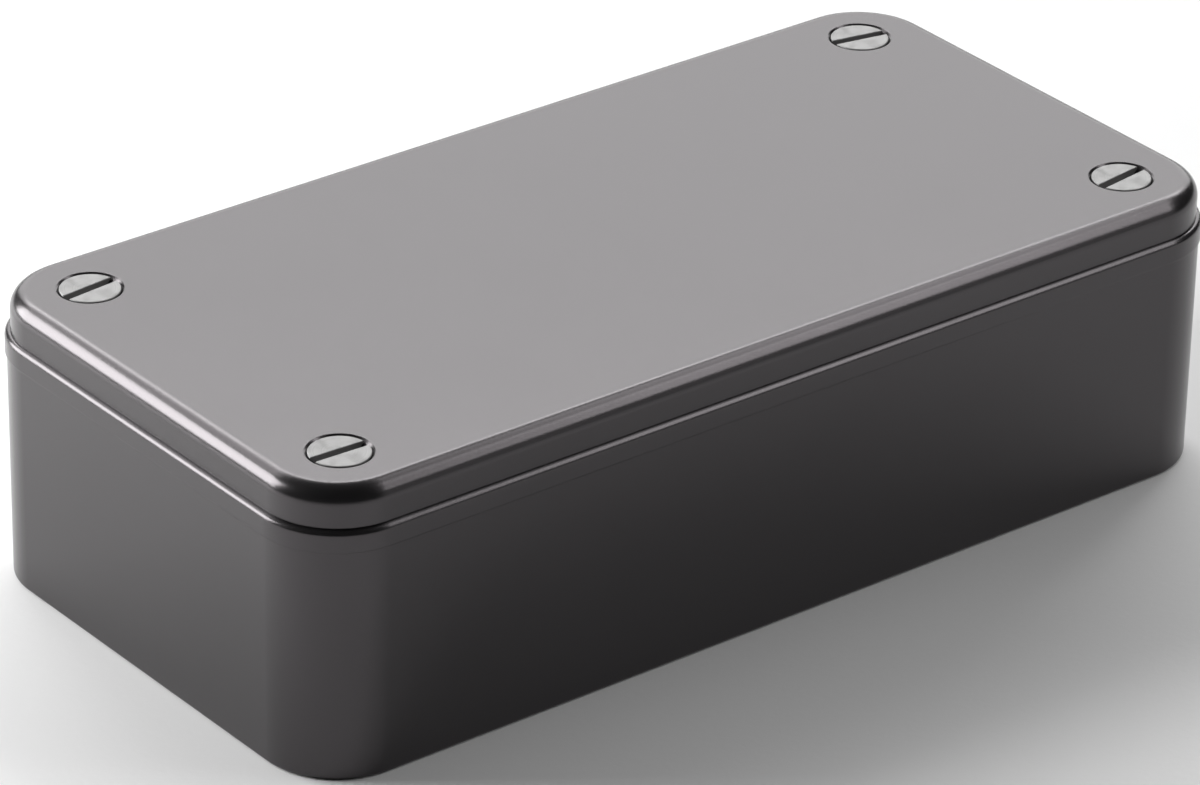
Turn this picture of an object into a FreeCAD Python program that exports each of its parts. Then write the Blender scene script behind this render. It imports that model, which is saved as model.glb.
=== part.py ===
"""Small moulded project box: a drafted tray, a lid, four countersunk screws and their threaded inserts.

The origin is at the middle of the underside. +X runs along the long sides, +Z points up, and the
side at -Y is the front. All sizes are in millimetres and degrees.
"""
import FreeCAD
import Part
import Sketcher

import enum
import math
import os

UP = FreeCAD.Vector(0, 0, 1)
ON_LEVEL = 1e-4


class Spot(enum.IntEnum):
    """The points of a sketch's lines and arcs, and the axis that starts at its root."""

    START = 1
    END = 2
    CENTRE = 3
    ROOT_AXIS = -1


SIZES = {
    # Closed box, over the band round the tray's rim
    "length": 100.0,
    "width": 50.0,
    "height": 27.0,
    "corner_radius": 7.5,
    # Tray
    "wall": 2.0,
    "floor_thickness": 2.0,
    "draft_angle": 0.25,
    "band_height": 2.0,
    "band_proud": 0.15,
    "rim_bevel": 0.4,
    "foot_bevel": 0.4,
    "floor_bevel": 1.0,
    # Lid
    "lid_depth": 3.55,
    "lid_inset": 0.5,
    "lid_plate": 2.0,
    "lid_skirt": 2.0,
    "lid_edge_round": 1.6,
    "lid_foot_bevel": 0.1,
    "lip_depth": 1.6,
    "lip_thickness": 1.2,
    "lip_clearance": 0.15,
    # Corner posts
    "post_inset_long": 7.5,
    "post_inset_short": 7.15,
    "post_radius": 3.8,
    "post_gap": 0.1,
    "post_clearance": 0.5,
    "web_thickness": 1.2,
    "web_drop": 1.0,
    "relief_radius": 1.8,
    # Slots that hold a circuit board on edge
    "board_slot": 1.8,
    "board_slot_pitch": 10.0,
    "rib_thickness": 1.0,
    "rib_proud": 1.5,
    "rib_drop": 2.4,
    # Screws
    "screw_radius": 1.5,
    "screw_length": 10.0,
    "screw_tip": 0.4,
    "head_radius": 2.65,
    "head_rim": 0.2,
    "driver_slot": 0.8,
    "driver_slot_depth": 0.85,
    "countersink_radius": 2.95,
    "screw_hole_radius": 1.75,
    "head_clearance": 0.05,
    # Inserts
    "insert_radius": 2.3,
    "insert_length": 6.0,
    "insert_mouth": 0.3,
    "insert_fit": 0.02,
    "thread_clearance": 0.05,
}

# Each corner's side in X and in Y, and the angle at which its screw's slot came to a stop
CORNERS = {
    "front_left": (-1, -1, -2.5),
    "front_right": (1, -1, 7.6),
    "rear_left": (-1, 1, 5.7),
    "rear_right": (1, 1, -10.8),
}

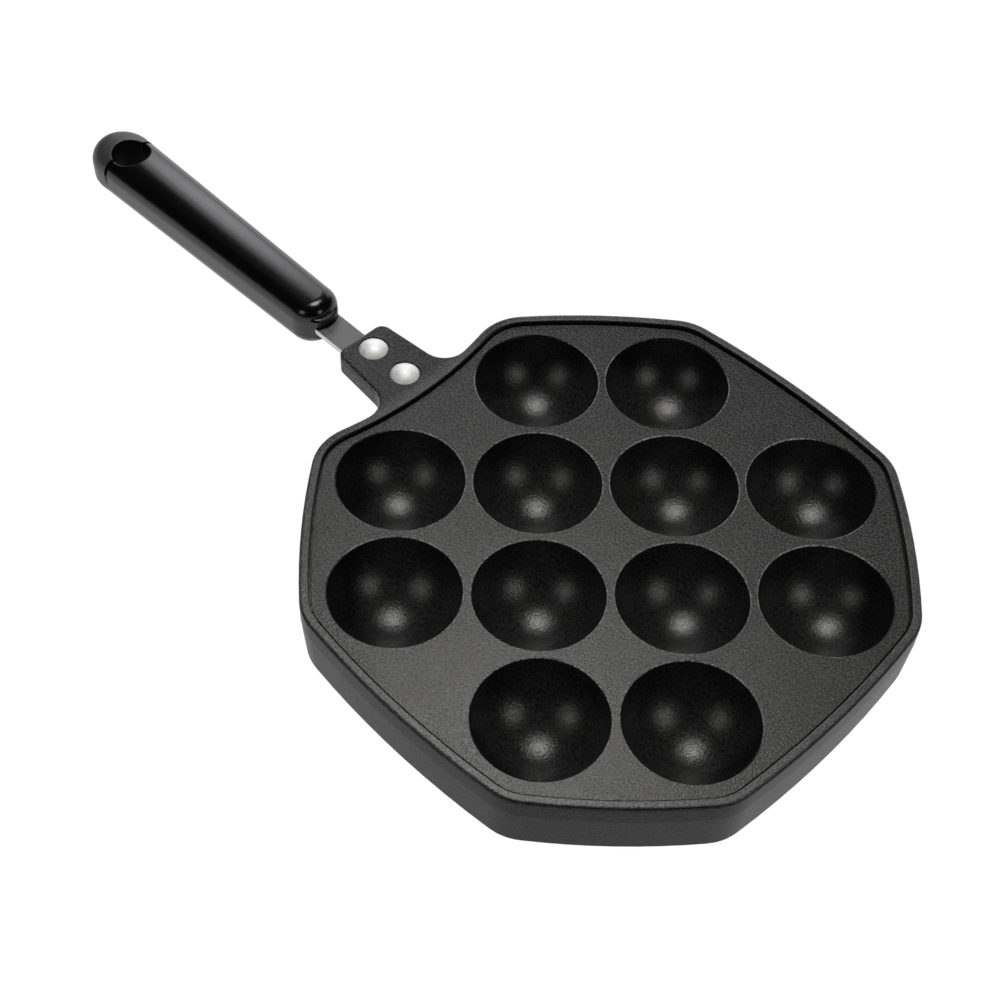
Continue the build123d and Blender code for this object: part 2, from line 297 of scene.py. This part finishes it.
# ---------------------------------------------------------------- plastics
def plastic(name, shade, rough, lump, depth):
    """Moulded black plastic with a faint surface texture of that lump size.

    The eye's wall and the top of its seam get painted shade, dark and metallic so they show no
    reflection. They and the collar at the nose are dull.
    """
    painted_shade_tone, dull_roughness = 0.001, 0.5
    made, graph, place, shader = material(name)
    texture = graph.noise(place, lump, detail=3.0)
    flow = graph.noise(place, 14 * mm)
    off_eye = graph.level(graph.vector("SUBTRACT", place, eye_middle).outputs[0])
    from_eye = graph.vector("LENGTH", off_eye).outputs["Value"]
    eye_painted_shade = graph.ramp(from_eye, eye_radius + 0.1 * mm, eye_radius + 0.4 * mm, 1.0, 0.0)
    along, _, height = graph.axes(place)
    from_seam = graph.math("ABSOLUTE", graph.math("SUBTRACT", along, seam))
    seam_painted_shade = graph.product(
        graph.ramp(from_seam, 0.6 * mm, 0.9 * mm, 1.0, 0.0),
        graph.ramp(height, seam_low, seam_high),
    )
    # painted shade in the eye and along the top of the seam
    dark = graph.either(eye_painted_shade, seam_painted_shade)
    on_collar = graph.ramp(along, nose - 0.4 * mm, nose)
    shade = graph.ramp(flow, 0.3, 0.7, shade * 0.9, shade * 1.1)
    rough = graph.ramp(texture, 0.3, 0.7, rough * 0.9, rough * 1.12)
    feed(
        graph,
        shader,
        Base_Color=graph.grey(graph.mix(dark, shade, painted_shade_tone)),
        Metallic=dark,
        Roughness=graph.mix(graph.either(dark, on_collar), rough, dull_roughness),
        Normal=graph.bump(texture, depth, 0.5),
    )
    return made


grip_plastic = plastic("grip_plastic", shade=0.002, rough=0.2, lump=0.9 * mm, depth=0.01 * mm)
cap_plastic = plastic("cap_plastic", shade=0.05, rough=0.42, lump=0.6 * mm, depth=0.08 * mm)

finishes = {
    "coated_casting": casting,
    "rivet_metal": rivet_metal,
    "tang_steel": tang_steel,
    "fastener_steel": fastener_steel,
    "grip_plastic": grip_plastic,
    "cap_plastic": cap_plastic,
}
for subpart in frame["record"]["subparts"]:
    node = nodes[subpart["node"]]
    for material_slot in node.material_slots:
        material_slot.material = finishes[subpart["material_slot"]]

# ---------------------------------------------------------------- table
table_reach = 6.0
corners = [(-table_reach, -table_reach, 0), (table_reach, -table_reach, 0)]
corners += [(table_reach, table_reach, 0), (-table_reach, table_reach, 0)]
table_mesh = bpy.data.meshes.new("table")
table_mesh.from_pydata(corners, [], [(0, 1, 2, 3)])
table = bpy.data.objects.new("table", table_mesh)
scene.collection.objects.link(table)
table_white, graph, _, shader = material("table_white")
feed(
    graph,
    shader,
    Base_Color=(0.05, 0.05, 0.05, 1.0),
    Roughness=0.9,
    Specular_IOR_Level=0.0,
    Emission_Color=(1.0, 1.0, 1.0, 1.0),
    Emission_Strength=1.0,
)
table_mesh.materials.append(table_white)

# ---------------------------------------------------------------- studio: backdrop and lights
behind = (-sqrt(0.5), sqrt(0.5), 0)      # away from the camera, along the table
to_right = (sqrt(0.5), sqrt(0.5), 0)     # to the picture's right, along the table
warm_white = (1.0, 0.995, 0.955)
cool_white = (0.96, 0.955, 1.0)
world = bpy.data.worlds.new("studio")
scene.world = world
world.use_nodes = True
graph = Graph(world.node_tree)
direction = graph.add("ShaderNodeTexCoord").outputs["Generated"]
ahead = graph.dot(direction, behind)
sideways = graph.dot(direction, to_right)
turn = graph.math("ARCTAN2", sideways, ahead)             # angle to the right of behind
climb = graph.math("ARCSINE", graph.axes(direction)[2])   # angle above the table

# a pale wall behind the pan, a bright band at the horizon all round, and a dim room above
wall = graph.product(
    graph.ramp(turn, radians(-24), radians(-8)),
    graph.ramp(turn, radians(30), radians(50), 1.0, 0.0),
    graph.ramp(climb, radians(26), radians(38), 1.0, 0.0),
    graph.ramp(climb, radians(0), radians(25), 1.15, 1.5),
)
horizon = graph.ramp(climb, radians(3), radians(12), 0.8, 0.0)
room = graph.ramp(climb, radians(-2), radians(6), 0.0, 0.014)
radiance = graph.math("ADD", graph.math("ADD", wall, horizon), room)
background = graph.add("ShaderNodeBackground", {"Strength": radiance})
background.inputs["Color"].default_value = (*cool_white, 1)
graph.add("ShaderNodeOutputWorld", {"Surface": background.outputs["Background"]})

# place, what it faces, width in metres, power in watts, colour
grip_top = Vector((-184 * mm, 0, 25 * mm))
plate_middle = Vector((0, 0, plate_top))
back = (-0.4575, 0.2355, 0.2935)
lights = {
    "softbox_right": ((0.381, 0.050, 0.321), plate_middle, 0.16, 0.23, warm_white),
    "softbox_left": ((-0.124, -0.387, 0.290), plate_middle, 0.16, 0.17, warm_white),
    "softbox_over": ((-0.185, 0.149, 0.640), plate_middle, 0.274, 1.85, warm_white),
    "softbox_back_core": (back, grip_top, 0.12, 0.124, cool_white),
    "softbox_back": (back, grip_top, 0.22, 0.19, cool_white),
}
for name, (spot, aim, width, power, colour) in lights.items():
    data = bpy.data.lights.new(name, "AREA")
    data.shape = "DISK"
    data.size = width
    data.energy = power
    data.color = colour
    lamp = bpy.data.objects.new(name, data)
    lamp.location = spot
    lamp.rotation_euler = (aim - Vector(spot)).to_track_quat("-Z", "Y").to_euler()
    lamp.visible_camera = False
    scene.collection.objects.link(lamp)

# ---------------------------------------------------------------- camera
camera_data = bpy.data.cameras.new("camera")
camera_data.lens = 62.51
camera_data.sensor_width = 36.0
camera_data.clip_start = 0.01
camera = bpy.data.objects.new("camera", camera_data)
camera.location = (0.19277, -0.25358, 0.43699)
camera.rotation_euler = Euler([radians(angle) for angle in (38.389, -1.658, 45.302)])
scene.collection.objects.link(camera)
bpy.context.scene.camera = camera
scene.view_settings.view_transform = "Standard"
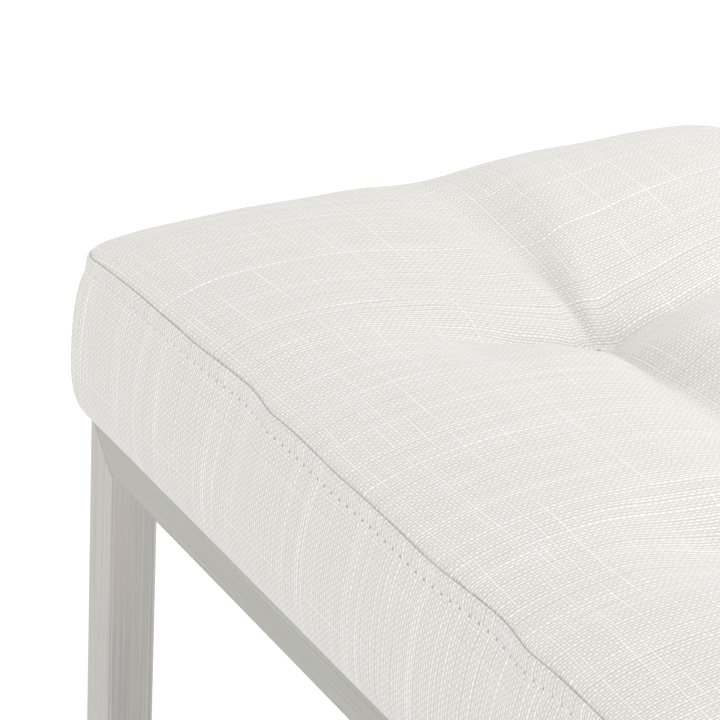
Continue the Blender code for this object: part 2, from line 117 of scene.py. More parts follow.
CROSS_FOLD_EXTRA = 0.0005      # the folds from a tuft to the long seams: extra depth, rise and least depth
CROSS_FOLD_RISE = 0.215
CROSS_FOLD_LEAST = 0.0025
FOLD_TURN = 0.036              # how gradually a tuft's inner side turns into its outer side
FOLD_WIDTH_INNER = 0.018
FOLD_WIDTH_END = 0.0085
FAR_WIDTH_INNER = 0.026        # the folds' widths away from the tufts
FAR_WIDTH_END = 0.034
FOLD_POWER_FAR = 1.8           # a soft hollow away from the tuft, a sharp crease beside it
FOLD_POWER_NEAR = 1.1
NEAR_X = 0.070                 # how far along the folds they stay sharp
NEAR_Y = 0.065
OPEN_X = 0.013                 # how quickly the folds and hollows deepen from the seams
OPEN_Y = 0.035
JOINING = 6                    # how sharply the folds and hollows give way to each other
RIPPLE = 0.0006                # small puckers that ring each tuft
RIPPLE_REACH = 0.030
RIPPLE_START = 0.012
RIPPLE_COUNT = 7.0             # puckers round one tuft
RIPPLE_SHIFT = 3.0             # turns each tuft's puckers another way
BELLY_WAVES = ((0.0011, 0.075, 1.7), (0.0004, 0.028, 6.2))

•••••

Return each full line of the entries that contains the word "which".

■ **Problem solution**:
Turn this picture of an object into a FreeCAD Python program that exports each of its parts. Then write the Blender scene script behind this render. It imports that model, which is saved as model.glb.
# Each corner's side in X and in Y, and the angle at which its screw's slot came to a stop